One practical experience: always buy the bulbs before judging the fixture. A pendant with the wrong bulb can look disappointing, while the same pendant with a warmer, dimmable, well-shaped LED bulb can suddenly look custom. For clear glass pendants, the bulb is part of the design. It is not just a light source hiding inside the shade; it is visible furniture for electricity.
Finally, do not rush the height adjustment. Many adjustable pendants can be shortened, but not all can be lengthened easily after trimming cords. Start slightly longer if the fixture allows temporary adjustment, then raise it as needed. When two pendants are side by side, even a half-inch difference can catch the eye.

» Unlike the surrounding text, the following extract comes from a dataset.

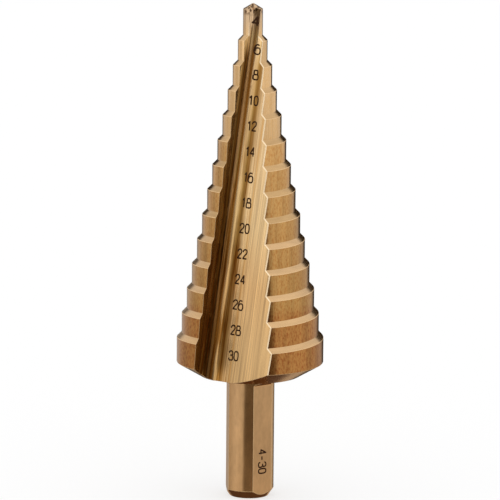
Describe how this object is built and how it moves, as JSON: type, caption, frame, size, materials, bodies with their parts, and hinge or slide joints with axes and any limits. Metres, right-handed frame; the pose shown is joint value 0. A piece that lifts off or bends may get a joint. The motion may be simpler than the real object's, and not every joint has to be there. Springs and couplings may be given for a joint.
{
  "type": "step drill",
  "caption": "Gold-coated step drill with a stepped conical body, slanting straight flutes, a split point and a round shank with driving flats.",
  "frame": {"origin": "centre of the shank's end face", "axes": "+Z along the drill's axis towards the tip; +X along the floors of the two flutes"},
  "size_m": [0.0292, 0.0296, 0.1002],
  "materials": {
    "coated_steel": "ground, with a gold-brown coating"
  },
  "bodies": {
    "root": {"step_drill": "coated_steel"}
  },
  "joints": []
}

Use a level, measure from the countertop, and check both lights after the shades and bulbs are installed, because the final weight can change the way cords settle. The best result is not just two lights hanging from the ceiling. It is two pendants that make the whole kitchen feel calmer, brighter, and more finished.
Conclusion
Hanging two glass kitchen pendants is one of those upgrades that can make a kitchen feel instantly more intentional. The winning formula is simple: choose pendants that match the scale of your island, hang them about 30 to 36 inches above the countertop, space them evenly, leave room at the island edges, use flattering dimmable bulbs, and treat electrical work with real caution.
When done well, two glass pendants bring more than light. They add rhythm, shine, personality, and a finished focal point to the kitchen. They can make a basic island feel custom and a busy room feel balanced. And yes, they can make your cereal at 11 p.m. look slightly more sophisticated. That counts as design success.
Note: This article is written for web publication and general homeowner education. For electrical installation, local code compliance, new wiring, ceiling box relocation, or any uncertain wiring condition, consult a licensed electrician.